The subdivisions within primary waves A-B-C are seen in absolutely exactly the same way as primary waves 1-2-3 for the bull wave count.
At cycle degree wave b is over the maximum common length of 138% the length of cycle wave a, at 164% the length of cycle wave a. At 2,393 cycle wave b would be twice the length of cycle wave a and at that point this bear wave count should be discarded.
At this point in time it is again possible that the market has just turned and is beginning a big crash. This wave count would be confirmed if we see a clear breach of the lower maroon – – – channel on the weekly chart. If we see a full weekly candlestick below this trend line and not touching it then this bear wave count would be my main wave count. A new low below 1,370.58 would provide price confirmation of a market crash, but we should have confidence in this wave count well before that point by looking carefully at structure.
While we have no confirmation of this wave count we should assume the trend remains the same, upwards. This wave count requires confirmation before I have confidence in it.
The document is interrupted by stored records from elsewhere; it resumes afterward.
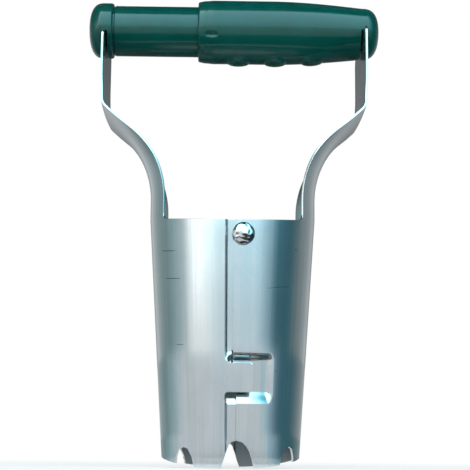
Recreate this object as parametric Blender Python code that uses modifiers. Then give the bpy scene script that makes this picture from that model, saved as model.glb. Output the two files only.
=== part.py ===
"""Seedling transplanter: a bulb planter whose tapered tube opens when its handle is squeezed.

Two like sheet stampings, one turned half a turn, make the tube. Each carries an arm that rises to
the handle. They overlap at a front and a rear seam and turn on a rivet near the top of each seam.
The handle is a sleeve that slides in a wider grip, against a coil spring between the two arms.
Metres, +Z up, the front faces -Y, the origin is on the ground on the tube's axis.
"""
import math

import bpy
import bmesh
from mathutils import Matrix, Vector

# Sheet and tube
SHEET = 0.0010
TUBE_TOP_RADIUS = 0.0402
TUBE_BOTTOM_RADIUS = 0.0324
RIM_HEIGHT = 0.1188
TOOTH_SIDE_HEIGHT = 0.00476
EDGE_DROP = 0.178
EDGE_DROP_ROUND = 0.006

# Seam: angles are azimuths from the front, towards the half that lies outside
FLANGE_GAP = 0.0004
JOGGLE_START = math.radians(-5.6)
JOGGLE_END = math.radians(-3.6)
FLANGE_END = math.radians(13.0)
FREE_EDGE = math.radians(0.6)
FREE_EDGE_LOW = math.radians(3.4)
FLANGE_FOOT = 0.0126

# Tongue of one half, over the pocket that is pressed into the other
TONGUE_TOP = 0.0475
TONGUE_FOOT = 0.0341
TONGUE_END = math.radians(16.2)
TONGUE_CORNER = 0.0016
RELIEF_AZIMUTH = math.radians(-0.5)
RELIEF_DROP = 0.0012
RELIEF_RADIUS = 0.0020
RELIEF_TOP = 0.0530
SLOT_FOOT = 0.0287
POCKET_TOP = 0.0523
POCKET_FOOT = 0.0283
POCKET_END = math.radians(33.0)
POCKET_DEPTH = 0.0026
POCKET_WALL = 0.0042
POCKET_FOOT_WALL = 0.0066
POCKET_WALL_ANGLE = math.radians(5.0)

# Teeth: each notch as its two feet and its crown, azimuth and height
SEAM_NOTCH = ((-11.0, -0.004), (-8.6, 0.0002), (-6.5, 0.0032), (-4.4, 0.0072), (-2.4, 0.0103),
              (0.4, 0.0119), (4.0, 0.0123), (8.3, 0.0117), (11.9, 0.0101), (14.8, 0.0074),
              (16.9, 0.0040), (18.6, 0.0002), (20.4, -0.004))
NOTCH_APEX = 6
FLANK_NOTCH_A = ((-53.4, -0.004), (-50.6, 0.0050), (-47.2, 0.0084), (-42.0, 0.0095),
                 (-37.2, 0.0086), (-33.4, 0.0050), (-29.8, -0.004))
FLANK_NOTCH_B = ((41.8, -0.004), (44.8, 0.0050), (48.8, 0.0088), (54.0, 0.0099),
                 (58.8, 0.0090), (62.2, 0.0056), (64.8, -0.004))

# Spacing of the bend lines scored across the flat blank
SCORE_ROUND = 0.0058
SCORE_TUBE = 0.0160
SCORE_ARM = 0.0045
SCORE_TIGHT = 0.0011

# Arm: a strip that rises from the rim, bows outwards and stands upright in the handle
ARM_WIDTH = 0.0480
ARM_FOOT_FILLET = 0.0026
ARM_STRAIGHT = 0.0094
ARM_LEAN = math.radians(43.5)
ARM_LOW_BEND = 0.0450
ARM_TOP_BEND = 0.0070
ARM_FLATTENING = 0.052
ARM_LEFT_CURVE = 0.07
ARM_CORNER = 0.0050
ARM_TOP_A = 0.0062
ARM_TOP_B = 0.0018

# Rivets
RIVET_AZIMUTH = math.radians(6.6)
RIVET_HEIGHT = RIM_HEIGHT - 0.0127
RIVET_SHANK = 0.0025
RIVET_HEAD = 0.0053
RIVET_DOME = 0.0028
RIVET_BUTTON = 0.0044
RIVET_BUTTON_HEIGHT = 0.0014

# Handle
HANDLE_HEIGHT = 0.2155
HANDLE_HALF_LENGTH = 0.0725
ARM_SPAN = HANDLE_HALF_LENGTH - 0.0085
COLLAR_RADIUS = 0.0138
COLLAR_SHOULDER = -HANDLE_HALF_LENGTH + 0.0122
COLLAR_DOME = 0.0077
DOME_SQUARENESS = 2.7
SLEEVE_RADIUS = 0.0125
SLEEVE_BORE = 0.0108
SLEEVE_END = 0.0180
GRIP_MOUTH = -0.0180
GRIP_MOUTH_RADIUS = 0.0150
GRIP_BELLY_RADIUS = 0.0158
GRIP_TAIL_RADIUS = 0.0128
GRIP_TAIL = HANDLE_HALF_LENGTH - 0.0085
BELLY_START = 0.0180
BELLY_END = -0.0100
LIP_LENGTH = 0.0033
GRIP_STEP = 0.0385
GRIP_NARROW_BORE = 0.0092
GROOVE = 0.0005
EDGE_BREAK = 0.0006
END_SLOT = 0.0024
SLOT_TOP_A = 0.0047
SLOT_TOP_B = 0.0003
NUB_PLACES = (0.0022, 0.0206, 0.0392)
NUB_LENGTH = 0.0108
NUB_WIDTH = 0.0130
NUB_PROUD = 0.0012
DENT_PLACE = -0.0113
DENT_LENGTH = 0.0070
DENT_HEIGHT = 0.0030
DENT_DEPTH = 0.0009
DENT_ANGLE = math.radians(22.0)

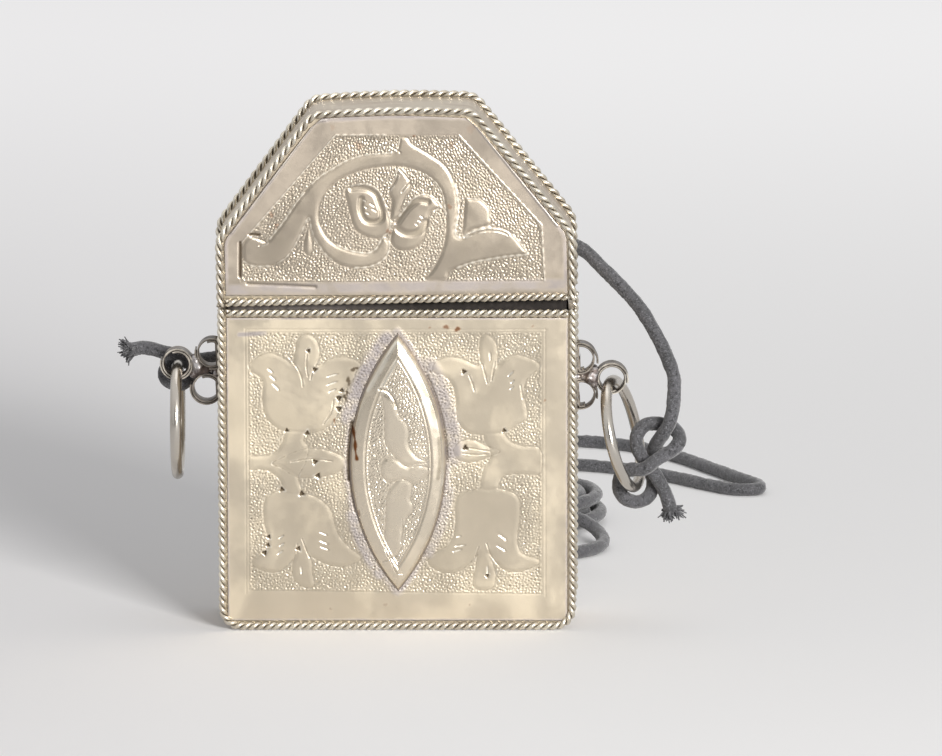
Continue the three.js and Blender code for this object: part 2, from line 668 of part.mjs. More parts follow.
function makeBody(parent) {
  const front = bodyCorners(0);
  const top = BODY_HEIGHT - WIRE_EDGE_PROUD;
  addPart(parent, "body_band", band(front, top), BAND_LOOK);
  addPart(parent, "body_front_wall", wall(front, top, -WALL_FACE), SHEET_LOOK);
  addPart(parent, "body_back_wall", wall(front, top, BAND_DEPTH / 2), SHEET_LOOK);
  addPart(parent, "body_front_panel", bodyPanel(), SHEET_LOOK);
  addPart(parent, "centre_boss", boss(), BOSS_LOOK);
  addPart(parent, "lid_collar", collar(), BAND_LOOK);
  const seam = BODY_HEIGHT - WIRE_EDGE / 2;
  edging(parent, "body_front", front, WIRE_EDGE / 2, -EDGE_Y, seam);
  const back = bodyCorners(BACK_EDGE_OUTSET);
  edging(parent, "body_back", back, WIRE_EDGE / 2, EDGE_Y, seam);
}

function makeLid(parent) {
  const tilted = new THREE.Group();
  tilted.position.set(LID_SHIFT - HALF_WIDTH, 0, BODY_HEIGHT + SEAM_GAP);
  tilted.rotation.y = THREE.MathUtils.degToRad(-LID_TILT_DEG);
  const lid = new THREE.Group();
  lid.position.x = HALF_WIDTH;
  tilted.add(lid);
  parent.add(tilted);
  const corners = lidCorners();
  addPart(lid, "lid_band", band(corners, WIRE_EDGE_PROUD), BAND_LOOK);
  addPart(lid, "lid_front_wall", wall(corners, WIRE_EDGE_PROUD, -WALL_FACE), LID_LOOK);
  addPart(lid, "lid_back_wall", wall(corners, WIRE_EDGE_PROUD, BAND_DEPTH / 2), LID_LOOK);
  addPart(lid, "lid_front_panel", lidPanel(), LID_LOOK);
  const seam = WIRE_EDGE / 2;
  edging(lid, "lid_front", corners, WIRE_EDGE / 2, -EDGE_Y, seam);
  edging(lid, "lid_back", corners, WIRE_EDGE / 2 - BACK_EDGE_OUTSET, EDGE_Y, seam);
}

function makeHangings(parent) {
  rollCluster(parent, "left", ROLLS.left);
  rollCluster(parent, "right", ROLLS.right);
  return {
    left: hangingRing(parent, "left", ROLLS.left, 0, 0),
    right: hangingRing(parent, "right", ROLLS.right, RIGHT_RING_YAW_DEG, RIGHT_RING_TILT_DEG),
  };
}

function makeCord(parent, rings) {
  const rightKnot = rightKnotPoints(rings.right);
  const leftKnot = leftKnotPoints(rings.left);
  const wound = coilPoints();
  addKnot(parent, "right_knot", rightKnot);
  addKnot(parent, "left_knot", leftKnot);
  const intoCoil = leadOn(wound).reverse();
  const right = [...leadOn(rightKnot), ...vectors(RIGHT_ROUTE), ...intoCoil];
  const [rightNeck, farRun] = cutCord(right, RIGHT_NECK_LENGTH);
  addPart(parent, "cord_right_neck", rightNeck, CORD_LOOK);
  addPart(parent, "cord_far_run", farRun, CORD_LOOK);
  addPart(parent, "cord_coil", coil(wound), CORD_LOOK);
  addPart(parent, "coil_tie", coilTie(), TIE_LOOK);
  const outOfCoil = leadOn([wound.at(-1), wound.at(-2)]);
  const left = [...outOfCoil, ...vectors(LEFT_ROUTE), ...leadOn(leftKnot).reverse()];
  const [leftRun, leftNeck] = cutCord(left, -LEFT_NECK_LENGTH);
  addPart(parent, "cord_left_run", leftRun, CORD_LOOK);
  addPart(parent, "cord_left_neck", leftNeck, CORD_LOOK);
}

const box = new THREE.Group();
makeBody(box);
makeLid(box);
makeCord(box, makeHangings(box));

export default box;
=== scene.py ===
"""Quran box pendant: the looks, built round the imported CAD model. Metres, +Z up, -Y is the front.

Lengths in the lists and named values below are millimetres unless their names say otherwise.
"""
import math

import bmesh
import bpy
import numpy as np
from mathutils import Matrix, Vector


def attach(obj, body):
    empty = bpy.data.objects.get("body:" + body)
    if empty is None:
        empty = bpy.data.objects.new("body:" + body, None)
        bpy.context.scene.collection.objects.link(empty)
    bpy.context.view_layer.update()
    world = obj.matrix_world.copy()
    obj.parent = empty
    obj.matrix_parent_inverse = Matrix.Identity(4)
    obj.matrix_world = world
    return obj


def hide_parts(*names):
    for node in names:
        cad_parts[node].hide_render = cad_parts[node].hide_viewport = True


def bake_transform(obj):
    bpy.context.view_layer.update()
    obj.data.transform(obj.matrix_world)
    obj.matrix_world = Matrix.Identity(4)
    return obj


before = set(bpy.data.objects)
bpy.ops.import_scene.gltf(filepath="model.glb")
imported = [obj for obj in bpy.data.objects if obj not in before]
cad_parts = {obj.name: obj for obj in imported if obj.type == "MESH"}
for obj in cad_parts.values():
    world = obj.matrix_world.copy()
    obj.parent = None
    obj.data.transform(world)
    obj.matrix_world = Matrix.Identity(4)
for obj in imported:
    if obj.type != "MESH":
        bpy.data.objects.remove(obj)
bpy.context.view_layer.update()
MM = 0.001
TAU = 2 * math.pi
rng = np.random.default_rng(7)

# Camera: what it looks at from a metre away, its pitch, and its focal length in pixels
CAMERA_TARGET = (10.4, -7.5, 36.25)
CAMERA_PITCH = math.radians(9.85)
FOCAL_PX = 7100
PHOTO_WIDTH_PX = 942
SENSOR_WIDTH = 36

# Case, as in the CAD model
HALF_WIDTH = 25.35
BODY_HEIGHT = 46.1
BODY_CORNER = 3.2
LID_HEIGHT = 28.05
LID_SHOULDER_HEIGHT = 9.8
LID_HALF_TOP = 11.55
LID_CROWN = 0.5
LID_ROUNDS = (4, 3.2, 110)
SEAM_GAP = 0.25
LID_TILT = math.radians(1.1)
LID_SHIFT = -0.05
EDGE_WIRE = 1.16
EDGE_Y = 7.46
BACK_OUTSET = 0.45
PANEL_INSET = 1.31
PANEL_FACE_Y = 7.25
PANEL_BACK_Y = 6.8
PANEL_STEP = 0.11
BOSS_MIDDLE = (0.1, 24.1)
BOSS_LOW, BOSS_HIGH = 5.55, 42.65
BOSS_HALF_WIDTH, BOSS_HALF_HEIGHT = 6.9, 18.6
BOSS_ARC = (BOSS_HALF_WIDTH ** 2 + BOSS_HALF_HEIGHT ** 2) / (2 * BOSS_HALF_WIDTH)

# Twisted wire: the lay of body and seam ropes, that of the cap's edge ropes, one wire's radius
LAY = 2.25
LID_EDGE_LAY = 2.8
ROPE_WIRE = 0.29

# Rings and cord, as in the CAD model
LEFT_RING_PIVOT = (-31.25, 0, 36.7)
RIGHT_RING_PIVOT = (30.3, 0, 34.5)
RING_RADIUS = 7.7
RING_WIRE = 1.6
RIGHT_YAW = math.radians(14)
RIGHT_TILT = math.radians(13.5)
ROLLS = {
    "left": (-1, (26.35, 38.7), (27.05, 33.65), (31.25, 37.2)),
    "right": (1, (25.85, 37.9), (26.0, 32.8), (30.3, 35.0)),
}
ROLL_OUTER, ROLL_PITCH, ROLL_STRIP, ROLL_WIDTH = 2.45, 0.34, 0.27, 2.8
ROLL_TURNS, ROLL_STEPS = 1.85, 60
ROLL_START = math.pi * 0.62
ROLL_SEAT = 25.0
NO_SEAT = 99
CORD = 2.0
COIL_CENTRE = (17.5, 73.5)
COIL_RADIUS = 13.9
COIL_PITCH = 2.5
COIL_FLOOR = 0.65
COIL_TURNS = 5.25
COIL_IN_TURNS = 2.375
TIE_PLACE_DEG = 100
TIE_TURN = 4 + (TIE_PLACE_DEG + 180) / 360
TIE_THREAD = 0.27
TIE_WINDINGS = 4
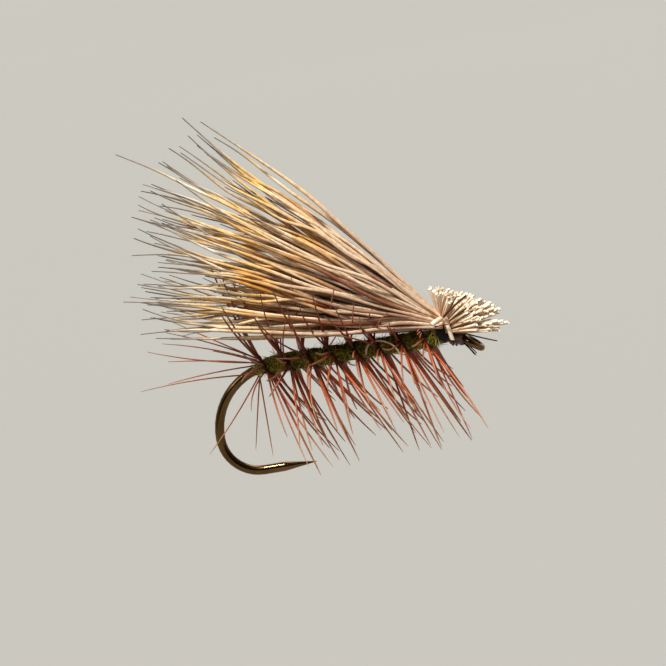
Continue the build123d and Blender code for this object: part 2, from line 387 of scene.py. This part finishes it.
# ---- wing: locks of tapered hair in a half-disc fan ----
# a hair leaves the waist and passes through a place on the plane x = FAN_X. Both ends of that line follow
# from how far up the fan the hair lies, from 0 to about 1, and how far across it, from -1 (near) to 1 (far).
ROOT_X, ROOT_Z = -1.15, 0.86
ROOT_HEIGHT, ROOT_HALF_WIDTH = 0.50, 0.36
FAN_X, FAN_Z = -9.0, 1.75
FAN_HEIGHT, FAN_HALF_WIDTH = 8.3, 2.6
FAN_EDGE = 1.05
# each lock: place up the fan, middle and half width across it, length of its hairs, number of hairs
LOCKS = [
    (0.895, -0.05, 0.25, 13.4, 8), (0.805, 0.00, 0.40, 13.7, 11), (0.685, 0.00, 0.50, 13.7, 13),
    (0.580, -0.05, 0.60, 13.9, 13), (0.490, 0.00, 0.70, 13.9, 12), (0.425, 0.00, 0.75, 13.7, 11),
    (0.340, 0.00, 0.82, 13.4, 14), (0.285, -0.30, 0.60, 12.5, 10), (0.225, 0.00, 0.88, 12.8, 15),
    (0.170, -0.05, 0.88, 13.1, 13), (0.125, 0.00, 0.90, 12.7, 14), (0.080, -0.15, 0.80, 12.7, 11),
    (0.050, -0.30, 0.60, 11.6, 7),
]
# the CAD groups of hair, and how far up the fan each ends
BANDS = [("drape", 0.10), ("lower", 0.30), ("middle", 0.52), ("upper", 0.80), ("top", 9.0)]
HAIR_RADII = [
    (0, 0.066), (0.1, 0.084), (0.35, 0.090), (0.6, 0.080),
    (0.78, 0.060), (0.88, 0.043), (0.95, 0.030), (1, 0.016),
]
HAIR_STEPS = 30
# how far along its hairs a lock is at its tightest
TIGHT_AT = 0.78
# this share of the hairs is shorter, and ends inside its lock
SHORT_SHARE = 0.50


def fan_point(up, across, distance):
    """The place that far along the straight way from the waist through (up, across) of the fan."""
    root = np.array((ROOT_X, ROOT_HALF_WIDTH * across, ROOT_Z + ROOT_HEIGHT * up))
    through = np.array((FAN_X, FAN_HALF_WIDTH * across, FAN_Z + FAN_HEIGHT * up))
    return root + unit(through - root) * distance


def drift(rng, root, tight, tip):
    """A smooth random offset along a hair, given its spread at the root, at TIGHT_AT and at the tip."""
    a, b, c = rng.gauss(0, root), rng.gauss(0, tight), rng.gauss(0, tip)
    rest = 1 - TIGHT_AT

    def offset(t):
        at_root = a * (1 - t) * (TIGHT_AT - t) / TIGHT_AT
        at_tight = b * t * (1 - t) / (TIGHT_AT * rest)
        at_tip = c * t * (t - TIGHT_AT) / rest
        return at_root + at_tight + at_tip

    return offset


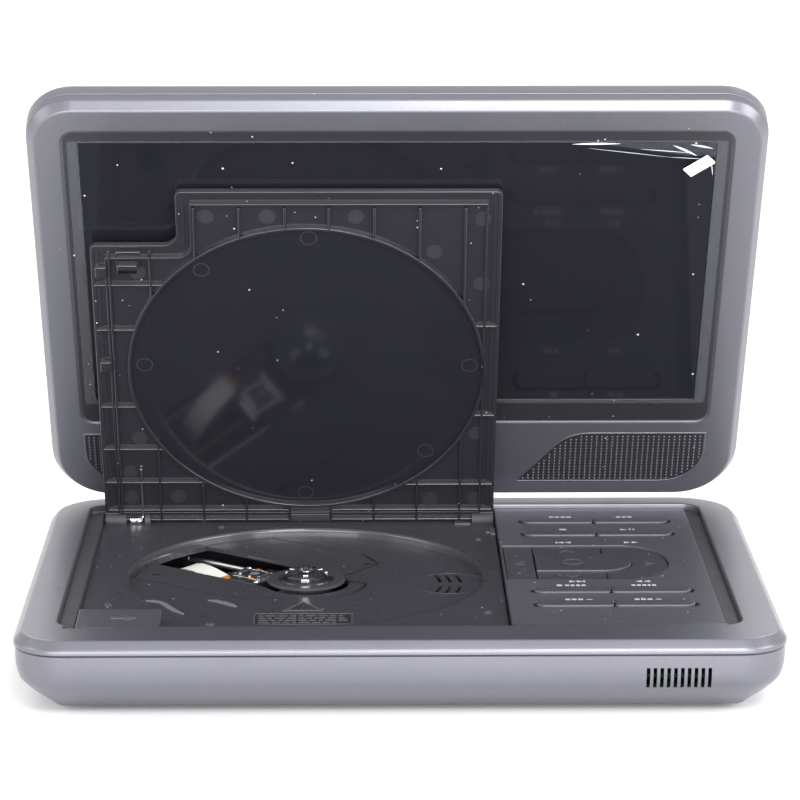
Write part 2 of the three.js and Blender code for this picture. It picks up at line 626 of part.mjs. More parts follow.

This analysis is published about 05:11 p.m. EST.
Lara, why do you keep saying that the aqua trend needs to be broken with a one day >3% decline? That would equate to 60pts on the SP500.
“Technical Analysis of Stock Trends” by Edwards, Magee and Bassetti, ninth edition, page 262:
“a close beyond the line by a price margin of 3%”
And on page 266 it describes how to draw the double trend line.
I love this book. Its clear, simple and easy to read. I can see why it’s such a classic. If you don’t have a copy then purchasing one would be money well spent.